VW’s new manual gearbox can save up to five grams of CO2 per kilometre
Photo courtesy of Volkswagen

VW’s new manual gearbox can save up to five grams of CO2 per kilometre

Volkswagen has developed a new state-of-the-art manual gearbox which can save up to five grams of CO2 per kilometre, depending on the engine and gearbox combination. In addition to being more efficient, the new gearbox is quieter and more durable than existing units. The new Passat will be the first vehicle to be equipped with the MQ281, followed by almost all vehicle classes of the Volkswagen Group.

The trend towards vehicles from the SUV segment with large-diameter wheels places high demands on the gearbox. 

Manual gearboxes have a significant share of the gearbox market worldwide due to a high installation rate.

“With the MQ281, we have developed a highly efficient manual gearbox that reliably meets these demands – and is soon to be introduced into a number of vehicle classes in the volume segment,” said Helmut Göbbels, head of manual gearbox and four-wheel drive development at Volkswagen. 

The MQ281 has a torque spectrum of 200 to 340 newton metres, which means it completely or partially supersedes the current Volkswagen gearbox designs with the internal designations MQ250 and MQ350, respectively. 

Development of the new gearbox focused primarily on improving efficiency. “Here we employed virtual development methods,” said Göbbels. “This enabled us to design a completely new oil conduction system. Using a variety of oil conduction measures, we are able to achieve a uniform and optimum lubrication of gear wheels and bearings, reducing the amount of lifetime oil required to just 1.5 litres.” 

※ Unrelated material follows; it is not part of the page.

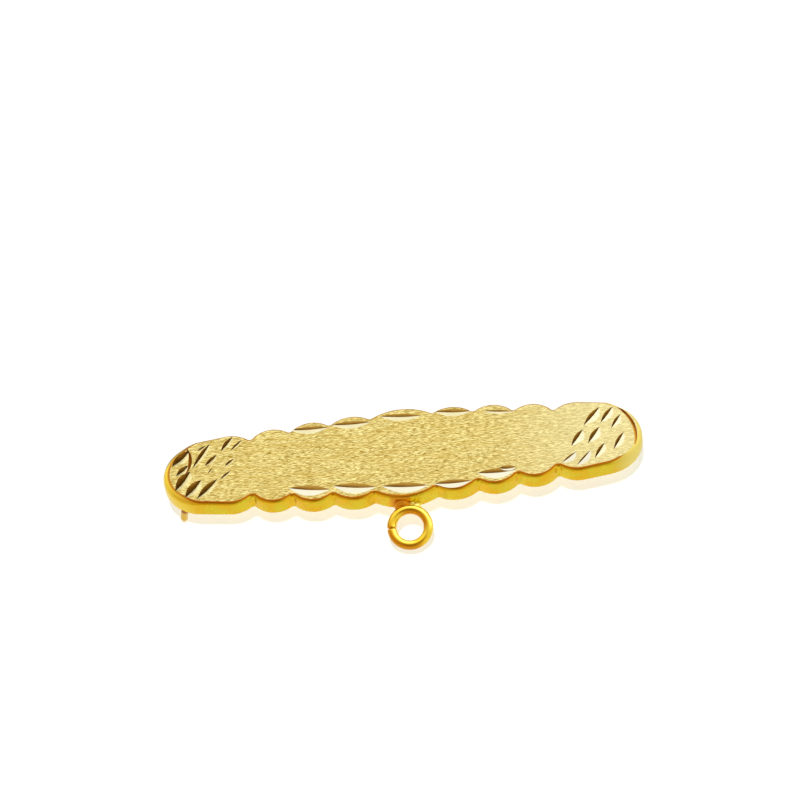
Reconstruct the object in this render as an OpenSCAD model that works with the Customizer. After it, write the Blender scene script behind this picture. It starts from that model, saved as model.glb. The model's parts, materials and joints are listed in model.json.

To further reduce friction, a bearing concept adapted to the gearbox was developed. The design used friction-minimised bearings with low-contact seals.

Material use and its distribution for the gearbox housing were also optimised. With the aid of a further virtual development tool, a strength-optimised housing structure could be designed. The new housing supports the noise requirements of today (avoidance of undesired secondary noises) and therefore ensures improved driving comfort through less audible and noticeable vibrations in the vehicle.

As is the case with many Volkswagen gearboxes, the MQ281 is produced in-house. 

Ramp-up is currently underway in the factories in Barcelona, Spain, and Córdoba, Argentina.